HUMAN FACTORS IN CRISIS DECISION MAKING
Responding quickly and effectively
In critical occupations where events can unfold rapidly and change suddenly, the professional must be able to make rapid and accurate decisions in order to respond effectively – and in many cases, stay alive.
How do we actually make decisions? Why do some people seem to make extremely poor decisions in a crisis? How is it that some people seem to possess the ability to maintain ‘grace under pressure’ and respond effectively? Why do some hyperventilate, panic or freeze?
How do we train and prepare ourselves to be able to rapidly assess a complex or dynamic scene and make appropriate decisions?
The Human Factors in Crisis Decision Making course will cover the following components:
- Types of human error (categories of errors and mistakes)
- The ‘near miss’ – capturing and learning from close calls (yours and others)
- Root causes of decision errors (underestimation of risk, failure to recognize risk cues, conflicting goals, failing to plan for potential consequences)
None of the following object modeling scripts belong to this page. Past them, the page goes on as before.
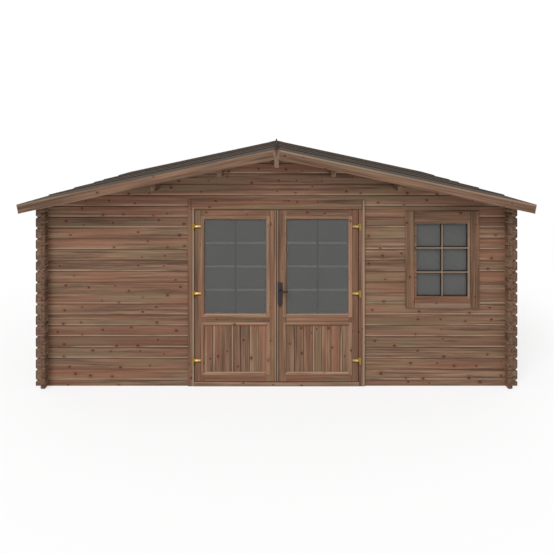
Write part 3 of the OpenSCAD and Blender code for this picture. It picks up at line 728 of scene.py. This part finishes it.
def panelPine(side):
    boards = dict(grain="z", board="x", width=0.095, start=side * 0.7550 - 0.95,
                  seed=151.0 + side * 7, edges=0.010, joint=0.35)
    return pineFinish("panel" + ("Right" if side > 0 else "Left"), boards, tint=tints["panel"])


window = {
    "middle": 1.7205,
    "halfDaylight": 0.293,
    "daylight": (0.902, 1.7095),
    "halfPanes": 0.266,
    "panes": (0.929, 1.6825),
    "front": -1.896,             # face of the sash
    "back": -1.860,              # the seals and the dark-painted reveal faces lie between the two
    "glass": -1.867,             # outer face of the panes
    "bar": 0.012,
    "barEnds": (0.94, 1.672),    # the bars show between these heights
    "footDepth": 0.043,          # from here down the foot board is pale
    "headEdge": 0.012,
    "thin": 0.001,
    "line": (0.004, 0.008),
    "sashPale": (0.270, 0.200, 0.140),
    "trimPale": (0.245, 0.172, 0.124),
    # dark colour painted on the reveal faces beside the panes
    "seal": (0.030, 0.020, 0.014),
}


def windowCrossing(x, y, z):
    return abs(x - window["middle"]).below(window["halfDaylight"])


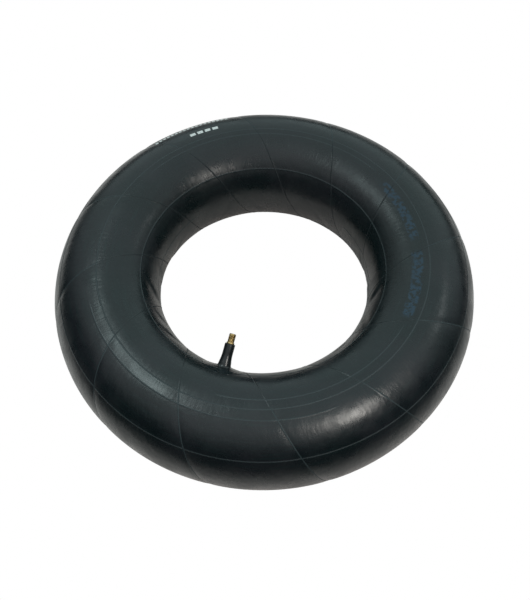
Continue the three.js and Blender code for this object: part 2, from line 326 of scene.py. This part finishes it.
def valve_rubber():
    """The stem's cover, its flared foot and the pad on the tube, one moulding."""
    # Each ring: radius, height up the valve, how far it follows the skin, and the depth of its folds.
    rings = [(BORE, 10 * MM, 0, 0), (BORE, COVER_TOP - 0.3 * MM, 0, 0), (BORE + 0.3 * MM, COVER_TOP, 0, 0)]
    for angle in np.linspace(0, math.pi / 2, 7):
        rings.append((COVER_TOP_RADIUS - COVER_EDGE * (1 - math.sin(angle)),
                      COVER_TOP - COVER_EDGE * (1 - math.cos(angle)), 0, 0))
    for t in np.linspace(0.04, 1, 22):
        height = COVER_TOP - COVER_EDGE + (NECK - COVER_TOP + COVER_EDGE) * t
        wider = max(0, (WIDENING - height) / (WIDENING - NECK)) ** 2
        rings.append((COVER_TOP_RADIUS + (NECK_RADIUS - COVER_TOP_RADIUS) * wider, height, 0, 0.04 * MM * t))
    for angle in np.linspace(0.1, math.pi / 2, 14):
        rings.append((NECK_RADIUS + (FLARE_RADIUS - NECK_RADIUS) * (1 - math.cos(angle)),
                      NECK - (NECK - FLARE_END) * math.sin(angle), math.sin(angle) ** 2,
                      FOLD_DEPTH * math.sin(angle)))
    for t in np.linspace(0.06, 1, 22):
        lift = PAD_EDGE + (FLARE_END - PAD_EDGE) * (1 - t) ** 1.5
        rings.append((FLARE_RADIUS + (PAD_RADIUS - FLARE_RADIUS) * t, lift, 1, FOLD_DEPTH * (1 - t) ** 2))
    rings += [(PAD_RADIUS - 0.3 * MM, 0.06 * MM, 1, 0), (9 * MM, 0.1 * MM, 1, 0), (7 * MM, 0.6 * MM, 0, 0),
              (AIR_HOLE, 0.6 * MM, 0, 0), (AIR_HOLE, 6.2 * MM, 0, 0), (BORE, 6.4 * MM, 0, 0)]
    angle = np.arange(AROUND) / AROUND * TURN
    to_row = np.array(VALVE)
    points = []
    for radius, height, follows, folds in rings:
        # The pad's outer part isn't quite round.
        wavy = radius * (1 + 0.012 * follows * np.sin(5 * angle + 0.7)) if radius > 12 * MM else radius
        flat = np.stack([wavy * np.cos(angle), wavy * np.sin(angle), 0 * angle, 1 + 0 * angle], -1) @ to_row.T
        on_skin = skin(*on_the_ring(flat[:, :3]))
        lift = height + puckered(angle, folds)
        points.append(flat[:, :3] + follows * (on_skin - flat[:, :3]) + lift[:, None] * np.array(AXIS))
    piece = new_piece("valve_rubber", np.concatenate(points), lathe_faces(len(rings), AROUND, reverse=True))
    like_tube = [np.clip((ring[0] - 10 * MM) / (5 * MM), 0, 1) for ring in rings]
    store(piece, "pad", np.repeat(like_tube, AROUND)[:, None] * np.ones(3))
    return piece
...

- The three common components of adverse events (latent factors in the ‘system’, failure of safeguards, ‘trigger’ events that initiate an error trajectory)
- James Reason’s ‘swiss cheese’ model of human error
- The primary human factors causing fatal errors (judgment, lack of necessary skill, inadequate knowledge)
- The three levels of decision making (skill-based, knowledge-based, judgment-based)
- Root causes of fatal judgment error (overconfidence, inflexibility, selfishness, complacency, communication breakdown).
- The neurology of human decision making (non-stress vs stress arousal environments).
- Recognition-Primed decision making (Klein’s Naturalistic Decision making)
- Context cues and decision making
- Heuristic models and decision making
- Heuristic “traps” and how they kill us (‘killer decision making’)
- Heuristic errors and how to recognize them in yourself and others:
- Familiarity
- Consistency
- Over Confidence
- Expert halo
- Social facilitation
- Scarcity
- Complacency after reaching objective
- The ‘look but fail to see’ trap.
This fascinating and dynamic course is typically presented in an 8-hour module although 4-hour sessions can also be delivered. The Instructor will utilize several real-life case examples of crisis decision making and errors. The student will leave this course with an understanding of the various levels of decision making and strategies and tools to enhance their personal decision-making skill and safe guard against serious decision error.